- [Description of the task]:
Up to and including the line that contains "pack_start_r = last_turn_start_r", write out each line of the material from its first line, exactly.

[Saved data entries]

◇ ◇ ◇ ◇

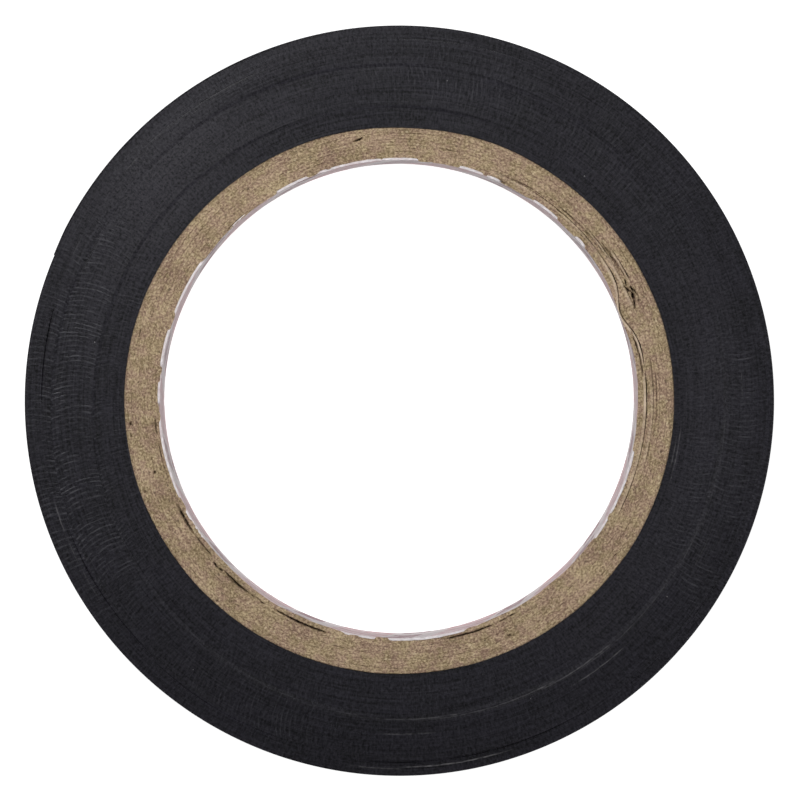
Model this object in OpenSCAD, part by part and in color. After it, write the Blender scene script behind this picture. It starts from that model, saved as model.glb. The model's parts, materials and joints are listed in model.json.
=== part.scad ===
// Roll of electrical insulation tape: one continuous strip of black vinyl tape wound on a
// laminated board core with a printed paper liner. The roll lies flat on one face.
// The origin is on the axis of the bore at the lower face, and Z points up along the bore.
// Lengths are in millimetres and angles in degrees, counter-clockwise from X seen from above.

/* [Core] */
// Diameter of the bore, the inside of the printed liner
bore_diameter = 38; // [25:0.5:76]
// Thickness of the printed paper liner
liner_thickness = 0.15; // [0.05:0.05:0.5]
// Thickness of each of the five board plies
ply_thickness = 0.5; // [0.3:0.05:1]

/* [Tape] */
// Width of the tape, which is also the width of the core and the height of the roll
tape_width = 15; // [10:1:50]
// Thickness of the tape, film and adhesive together
tape_thickness = 0.13; // [0.1:0.01:0.25]
// Number of turns wound on the core
turn_count = 61.8; // [10:0.1:130]

/* [Free end] */
// Direction of the cut end of the tape, seen from the bore axis
end_direction = 157; // [0:1:359]
// Angle that each of the six peeling segments of the free end covers
segment_angle = 8; // [4:1:12]
// Gap between the free end and the turn below it
peel_clearance = 0.02; // [0.01:0.01:0.05]

/* [Hidden] */
$fn = 180;

// core
PLY_COUNT = 5;
bore_r = bore_diameter / 2;
liner_outer_r = bore_r + liner_thickness;
core_outer_r = liner_outer_r + PLY_COUNT * ply_thickness;

// The outline of the roll is a spiral of two half-turn arcs that starts and ends at the cut end.
// Their centres lie either side of the bore axis, so the radius grows by one tape thickness a turn.
HALF_TURN = 180;
FULL_TURN = 360;
centre_shift = tape_thickness / 4;
tip_r = core_outer_r + turn_count * tape_thickness;
last_turn_start_r = tip_r - tape_thickness;
pack_start_r = last_turn_start_r - tape_thickness;

// Radius of each half-turn arc about its own centre, for a spiral that starts at a given radius
function first_half_r(start_r) = start_r + centre_shift;
function second_half_r(start_r) = start_r + 3 * centre_shift;

// The free end is six equal arcs between the peel line and the cut end
SEGMENT_COUNT = 6;
peel_line_angle = FULL_TURN - SEGMENT_COUNT * segment_angle;

// A through cut runs past both faces
cut_margin = 1;

CARDBOARD = [0.60, 0.51, 0.42];
INNER_CARDBOARD = [0.66, 0.58, 0.48];
LINER_PAPER = [0.88, 0.82, 0.82];
BURIED_TAPE = [0.13, 0.13, 0.14];
OUTER_TAPE = [0.07, 0.07, 0.08];
FREE_TAPE = [0.10, 0.10, 0.11];

// A ring about the bore axis, the full width of the tape
module ring(inner_r, outer_r) {
  difference() {
    cylinder(r = outer_r, h = tape_width);
    translate([0, 0, -cut_margin])
      cylinder(r = inner_r, h = tape_width + 2 * cut_margin);
  }
}

// Board ply by its place in the core, counted outwards from the liner
module ply_ring(place) {
  outer_r = liner_outer_r + place * ply_thickness;
  ring(outer_r - ply_thickness, outer_r);
}

// An arc of tape about a centre moved along the direction of the cut end
module tape_arc(shift, inner_r, outer_r, start_angle, end_angle) {
  rotate([0, 0, end_direction])
    translate([shift, 0, 0])
      rotate([0, 0, start_angle])
        rotate_extrude(angle = end_angle - start_angle)
          translate([inner_r, 0])
            square([outer_r - inner_r, tape_width]);
}

// Peeling segment of the last turn by its place, counted from the peel line to the cut end
module free_segment(place) {
  inner_r = second_half_r(pack_start_r) + peel_clearance;
  outer_r = second_half_r(last_turn_start_r);
  start_angle = peel_line_angle + (place - 1) * segment_angle;
  tape_arc(centre_shift, inner_r, outer_r, start_angle, start_angle + segment_angle);
}

// Printed paper liner that forms the bore
module printed_liner() {
  color(LINER_PAPER)
    ring(bore_r, liner_outer_r);
}

// Innermost board ply, glued to the liner
module core_ply_1() {
  color(CARDBOARD)
    ply_ring(1);
}

// Second board ply
module core_ply_2() {
  color(INNER_CARDBOARD)
    ply_ring(2);
}

// Third board ply
module core_ply_3() {
  color(CARDBOARD)
    ply_ring(3);
}

// Fourth board ply
module core_ply_4() {
  color(INNER_CARDBOARD)
    ply_ring(4);
}

// Outermost board ply, which the first turn of tape sticks to
module core_ply_5() {
  color(CARDBOARD)
    ply_ring(5);
}

// All the buried turns, stuck together into one spiral block with a step at the cut end
module wound_turns() {
  color(BURIED_TAPE)
    difference() {
      union() {
        tape_arc(-centre_shift, core_outer_r / 2, first_half_r(pack_start_r), 0, HALF_TURN);
        tape_arc(centre_shift, core_outer_r / 2, second_half_r(pack_start_r), HALF_TURN, FULL_TURN);
      }
      translate([0, 0, -cut_margin])
        cylinder(r = core_outer_r, h = tape_width + 2 * cut_margin);
    }
}

// The stuck part of the outermost turn, from below the cut end round to the peel line
module last_turn() {
  color(OUTER_TAPE)
    union() {
      tape_arc(-centre_shift, first_half_r(pack_start_r), first_half_r(last_turn_start_r), 0, HALF_TURN);
      tape_arc(centre_shift, second_half_r(pack_start_r), second_half_r(last_turn_start_r), HALF_TURN,
        peel_line_angle);
    }
}

// Free end, first segment after the peel line
module free_end_1() {
  color(FREE_TAPE)
    free_segment(1);
}

// Free end, second segment
module free_end_2() {
  color(OUTER_TAPE)
    free_segment(2);
}

// Free end, third segment
module free_end_3() {
  color(FREE_TAPE)
    free_segment(3);
}

// Free end, fourth segment
module free_end_4() {
  color(OUTER_TAPE)
    free_segment(4);
}

// Free end, fifth segment
module free_end_5() {
  color(FREE_TAPE)
    free_segment(5);
}

// Free end, last segment, with the cut end of the tape
module free_end_6() {
  color(OUTER_TAPE)
    free_segment(6);
}

printed_liner();
core_ply_1();
core_ply_2();
core_ply_3();
core_ply_4();
core_ply_5();
wound_turns();
last_turn();
free_end_1();
free_end_2();
free_end_3();
free_end_4();
free_end_5();
free_end_6();
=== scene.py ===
"""A roll of black vinyl electrical tape on a laminated board core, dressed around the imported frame.

Lengths are in millimetres until they become vertices, which are in metres. Directions are in degrees,
counter-clockwise from +X seen from above, and theta is the same direction in radians.
"""

import json
import math

import bpy
import numpy as np
from mathutils import Matrix, Vector


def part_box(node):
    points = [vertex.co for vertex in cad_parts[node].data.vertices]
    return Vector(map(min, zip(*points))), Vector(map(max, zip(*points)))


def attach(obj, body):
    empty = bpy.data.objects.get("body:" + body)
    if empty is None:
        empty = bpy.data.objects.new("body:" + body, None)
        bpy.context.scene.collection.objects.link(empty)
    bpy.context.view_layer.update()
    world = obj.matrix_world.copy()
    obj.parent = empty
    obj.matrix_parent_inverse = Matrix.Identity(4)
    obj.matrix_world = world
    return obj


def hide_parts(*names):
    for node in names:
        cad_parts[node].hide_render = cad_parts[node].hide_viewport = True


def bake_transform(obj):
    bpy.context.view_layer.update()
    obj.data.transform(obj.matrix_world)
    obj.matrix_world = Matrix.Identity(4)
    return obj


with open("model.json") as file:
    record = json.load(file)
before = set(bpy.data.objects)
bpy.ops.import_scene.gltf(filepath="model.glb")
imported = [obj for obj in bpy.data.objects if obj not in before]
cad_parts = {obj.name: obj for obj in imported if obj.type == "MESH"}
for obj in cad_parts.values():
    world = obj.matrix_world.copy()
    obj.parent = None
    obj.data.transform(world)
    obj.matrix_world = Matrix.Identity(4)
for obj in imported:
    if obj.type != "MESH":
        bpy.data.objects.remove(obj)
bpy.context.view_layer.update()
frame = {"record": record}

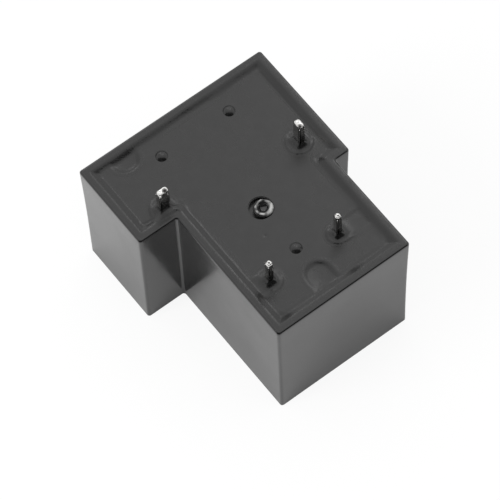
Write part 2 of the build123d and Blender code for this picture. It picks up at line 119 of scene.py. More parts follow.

◇ ◇ ◇ ◇

- [The output]:
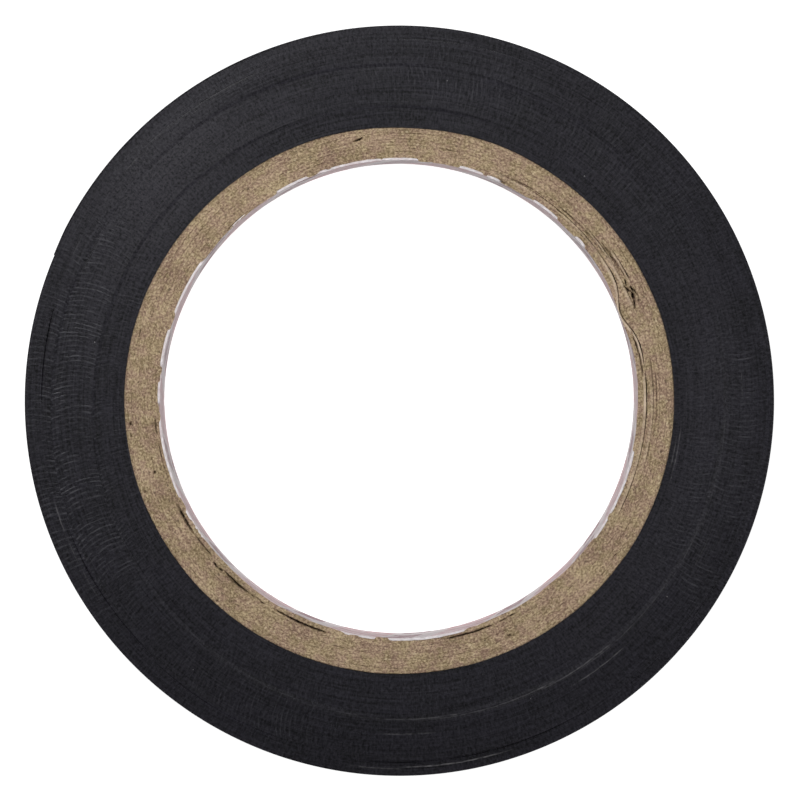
Model this object in OpenSCAD, part by part and in color. After it, write the Blender scene script behind this picture. It starts from that model, saved as model.glb. The model's parts, materials and joints are listed in model.json.
=== part.scad ===
// Roll of electrical insulation tape: one continuous strip of black vinyl tape wound on a
// laminated board core with a printed paper liner. The roll lies flat on one face.
// The origin is on the axis of the bore at the lower face, and Z points up along the bore.
// Lengths are in millimetres and angles in degrees, counter-clockwise from X seen from above.

/* [Core] */
// Diameter of the bore, the inside of the printed liner
bore_diameter = 38; // [25:0.5:76]
// Thickness of the printed paper liner
liner_thickness = 0.15; // [0.05:0.05:0.5]
// Thickness of each of the five board plies
ply_thickness = 0.5; // [0.3:0.05:1]

/* [Tape] */
// Width of the tape, which is also the width of the core and the height of the roll
tape_width = 15; // [10:1:50]
// Thickness of the tape, film and adhesive together
tape_thickness = 0.13; // [0.1:0.01:0.25]
// Number of turns wound on the core
turn_count = 61.8; // [10:0.1:130]

/* [Free end] */
// Direction of the cut end of the tape, seen from the bore axis
end_direction = 157; // [0:1:359]
// Angle that each of the six peeling segments of the free end covers
segment_angle = 8; // [4:1:12]
// Gap between the free end and the turn below it
peel_clearance = 0.02; // [0.01:0.01:0.05]

/* [Hidden] */
$fn = 180;

// core
PLY_COUNT = 5;
bore_r = bore_diameter / 2;
liner_outer_r = bore_r + liner_thickness;
core_outer_r = liner_outer_r + PLY_COUNT * ply_thickness;

// The outline of the roll is a spiral of two half-turn arcs that starts and ends at the cut end.
// Their centres lie either side of the bore axis, so the radius grows by one tape thickness a turn.
HALF_TURN = 180;
FULL_TURN = 360;
centre_shift = tape_thickness / 4;
tip_r = core_outer_r + turn_count * tape_thickness;
last_turn_start_r = tip_r - tape_thickness;
pack_start_r = last_turn_start_r - tape_thickness;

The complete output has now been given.